*TASK DIRECTIONS:* Write out, word for word, the first line of the data below and every line after it through the one containing "near a centre.".

*RECORDED DATA:*
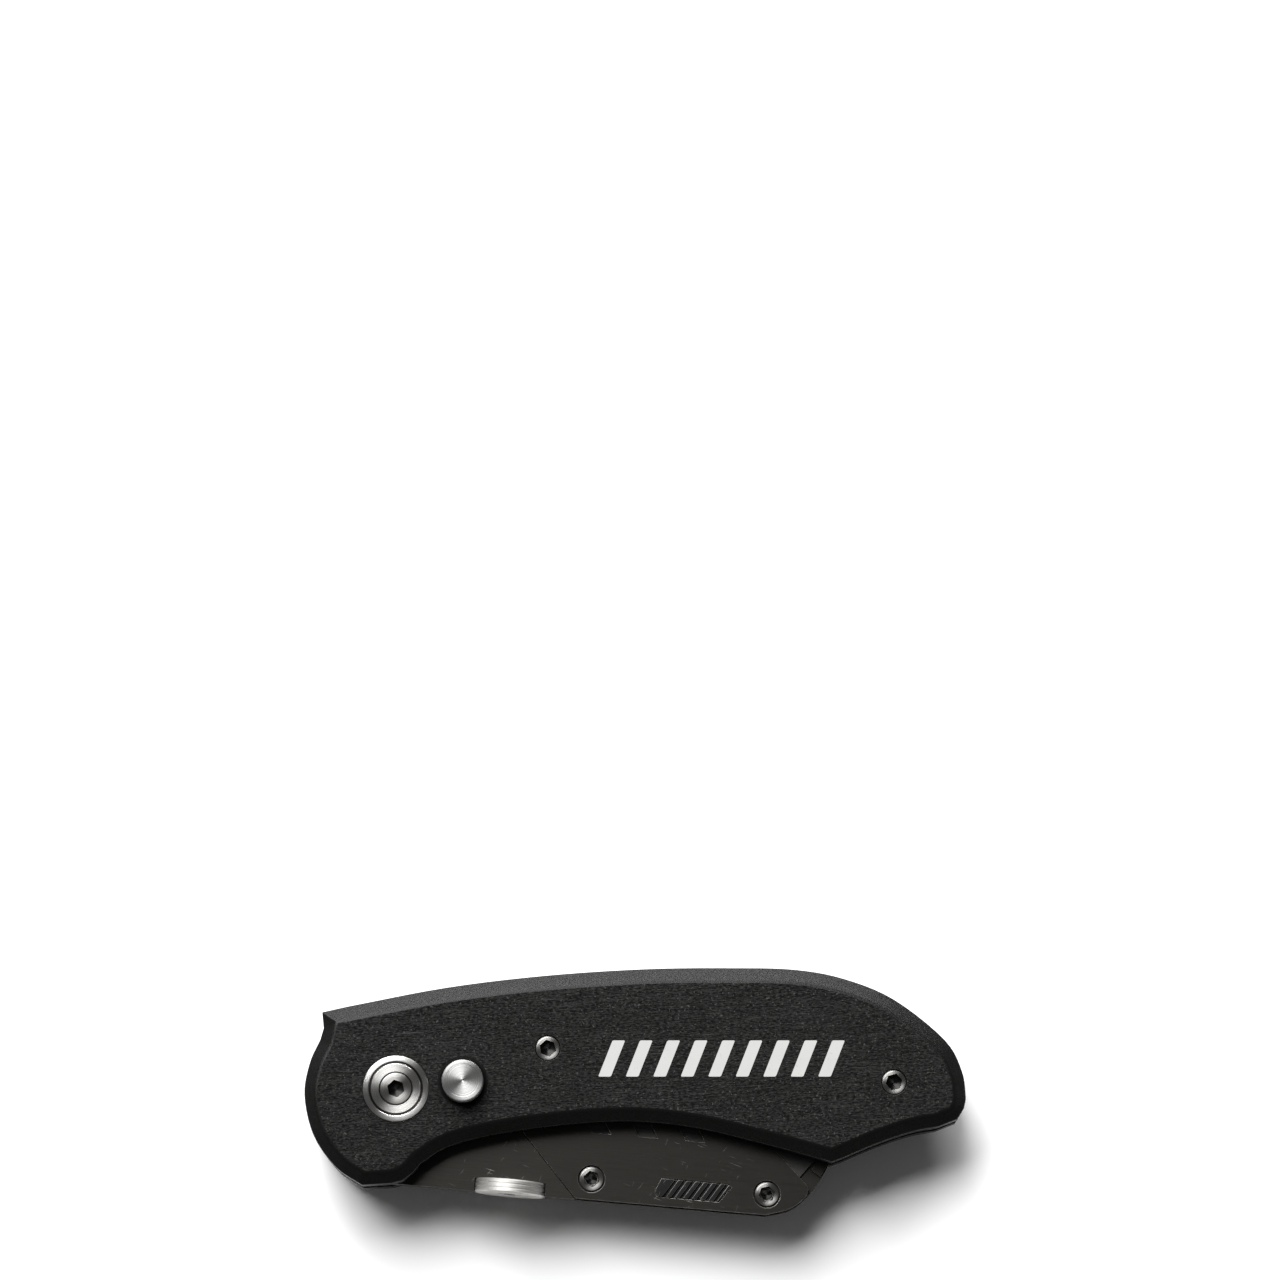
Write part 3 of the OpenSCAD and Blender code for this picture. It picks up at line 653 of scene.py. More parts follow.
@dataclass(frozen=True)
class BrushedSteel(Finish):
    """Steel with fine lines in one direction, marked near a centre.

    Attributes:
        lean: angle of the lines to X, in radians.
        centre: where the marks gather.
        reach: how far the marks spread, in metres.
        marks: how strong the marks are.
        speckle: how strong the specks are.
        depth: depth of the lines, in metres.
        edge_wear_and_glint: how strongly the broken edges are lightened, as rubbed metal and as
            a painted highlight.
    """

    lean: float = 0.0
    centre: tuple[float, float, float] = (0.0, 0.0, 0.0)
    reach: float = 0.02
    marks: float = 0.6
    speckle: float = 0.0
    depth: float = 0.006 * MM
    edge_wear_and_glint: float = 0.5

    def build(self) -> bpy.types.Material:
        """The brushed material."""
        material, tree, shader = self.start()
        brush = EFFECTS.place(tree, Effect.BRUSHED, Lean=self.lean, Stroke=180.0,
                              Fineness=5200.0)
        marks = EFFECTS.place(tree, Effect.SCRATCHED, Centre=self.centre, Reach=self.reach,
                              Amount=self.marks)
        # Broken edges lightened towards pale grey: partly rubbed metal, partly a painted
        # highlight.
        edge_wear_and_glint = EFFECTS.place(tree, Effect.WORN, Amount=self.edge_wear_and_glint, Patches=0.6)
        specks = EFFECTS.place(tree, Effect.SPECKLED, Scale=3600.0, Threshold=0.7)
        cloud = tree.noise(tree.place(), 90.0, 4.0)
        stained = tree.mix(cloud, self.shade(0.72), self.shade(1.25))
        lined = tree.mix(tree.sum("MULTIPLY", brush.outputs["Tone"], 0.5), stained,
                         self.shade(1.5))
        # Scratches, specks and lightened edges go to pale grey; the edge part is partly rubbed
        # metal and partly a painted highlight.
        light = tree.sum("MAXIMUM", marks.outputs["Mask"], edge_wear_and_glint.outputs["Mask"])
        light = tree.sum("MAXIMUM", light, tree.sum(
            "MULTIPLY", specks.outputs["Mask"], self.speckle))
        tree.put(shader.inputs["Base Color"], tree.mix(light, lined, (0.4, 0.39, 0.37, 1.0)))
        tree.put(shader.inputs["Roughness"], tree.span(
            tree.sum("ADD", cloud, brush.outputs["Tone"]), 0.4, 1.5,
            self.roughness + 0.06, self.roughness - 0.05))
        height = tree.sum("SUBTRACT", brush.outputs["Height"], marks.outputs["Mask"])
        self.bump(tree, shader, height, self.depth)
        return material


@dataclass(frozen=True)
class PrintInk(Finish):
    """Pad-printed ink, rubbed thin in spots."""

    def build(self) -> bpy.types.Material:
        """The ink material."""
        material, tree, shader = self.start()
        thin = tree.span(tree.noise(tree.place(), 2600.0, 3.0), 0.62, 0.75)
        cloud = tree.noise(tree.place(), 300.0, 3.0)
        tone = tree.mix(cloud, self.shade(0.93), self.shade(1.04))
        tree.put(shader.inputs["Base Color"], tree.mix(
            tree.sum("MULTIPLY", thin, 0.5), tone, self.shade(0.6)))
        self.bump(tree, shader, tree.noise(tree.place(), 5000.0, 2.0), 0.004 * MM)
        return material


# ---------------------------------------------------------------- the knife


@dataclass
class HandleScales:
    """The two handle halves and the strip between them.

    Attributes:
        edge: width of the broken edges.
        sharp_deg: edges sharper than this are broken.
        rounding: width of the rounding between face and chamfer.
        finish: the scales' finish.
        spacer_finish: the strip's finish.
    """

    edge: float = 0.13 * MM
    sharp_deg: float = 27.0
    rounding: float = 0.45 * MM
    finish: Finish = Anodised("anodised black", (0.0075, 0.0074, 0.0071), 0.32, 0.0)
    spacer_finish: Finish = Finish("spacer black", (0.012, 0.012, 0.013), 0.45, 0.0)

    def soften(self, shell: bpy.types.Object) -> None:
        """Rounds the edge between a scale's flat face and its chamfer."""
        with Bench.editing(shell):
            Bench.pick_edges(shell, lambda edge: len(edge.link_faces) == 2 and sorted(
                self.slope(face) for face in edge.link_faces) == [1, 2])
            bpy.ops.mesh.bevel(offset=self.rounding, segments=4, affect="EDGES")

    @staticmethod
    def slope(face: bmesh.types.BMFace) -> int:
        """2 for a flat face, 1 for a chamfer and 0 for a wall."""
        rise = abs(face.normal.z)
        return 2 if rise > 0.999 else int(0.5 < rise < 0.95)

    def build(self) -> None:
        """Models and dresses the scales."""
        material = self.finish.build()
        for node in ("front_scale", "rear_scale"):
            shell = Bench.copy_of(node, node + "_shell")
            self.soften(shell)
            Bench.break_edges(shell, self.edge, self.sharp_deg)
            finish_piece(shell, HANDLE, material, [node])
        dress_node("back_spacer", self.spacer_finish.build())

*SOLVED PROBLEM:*
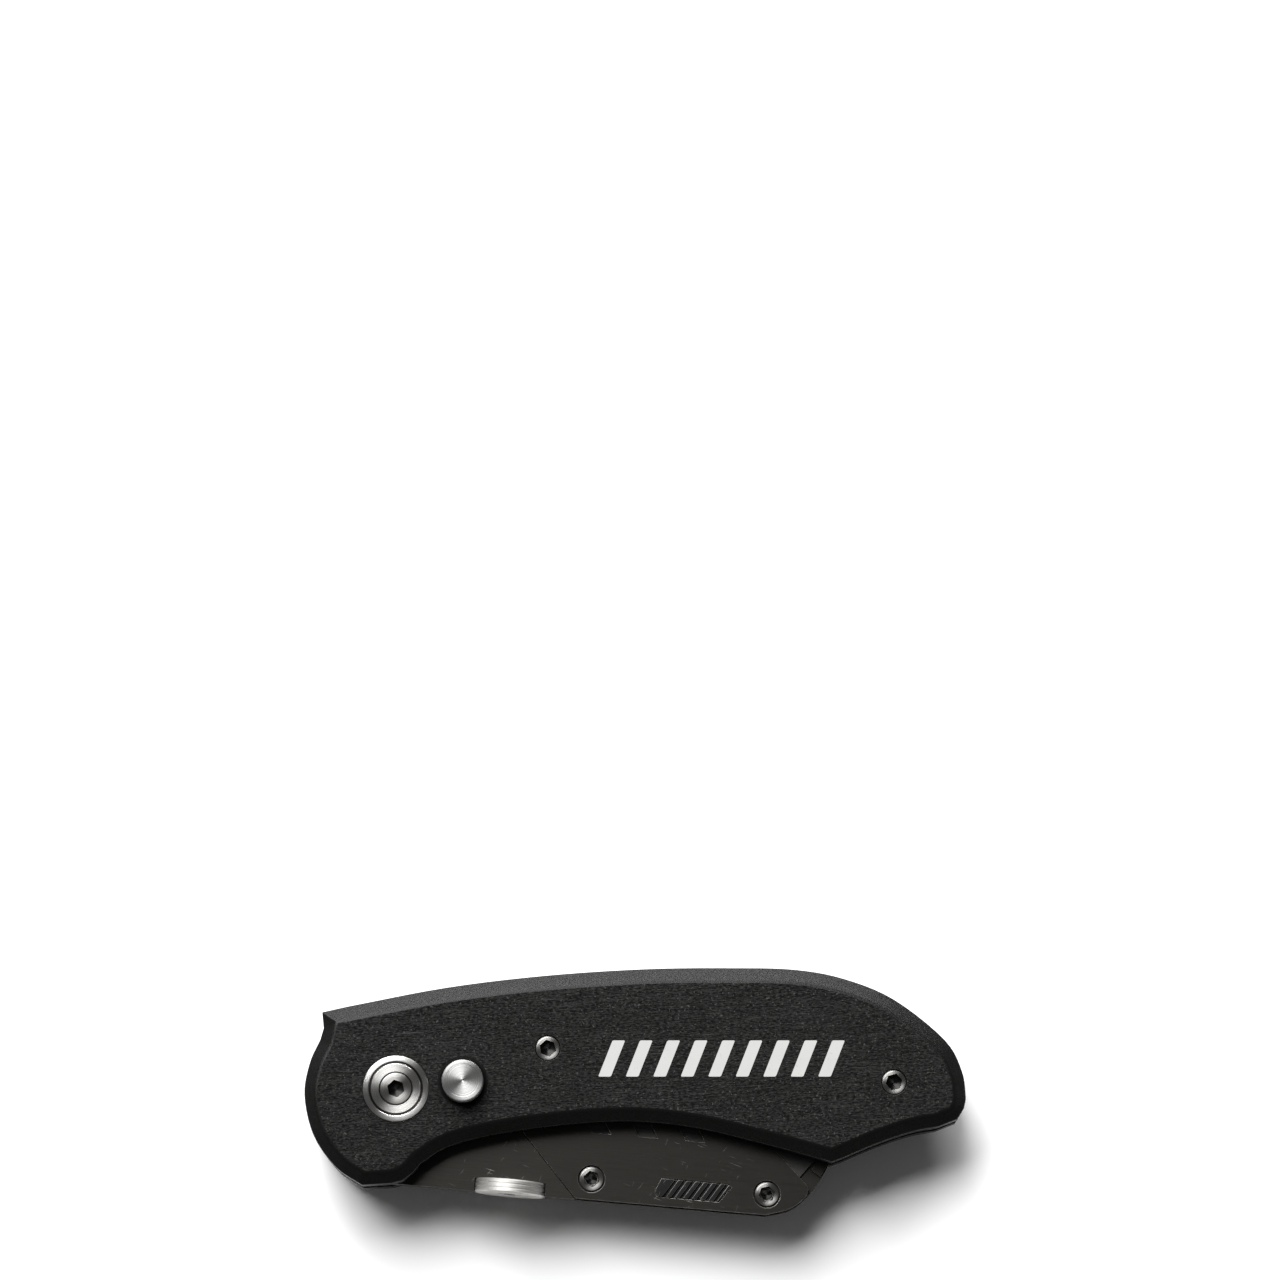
Write part 3 of the OpenSCAD and Blender code for this picture. It picks up at line 653 of scene.py. More parts follow.
@dataclass(frozen=True)
class BrushedSteel(Finish):
    """Steel with fine lines in one direction, marked near a centre.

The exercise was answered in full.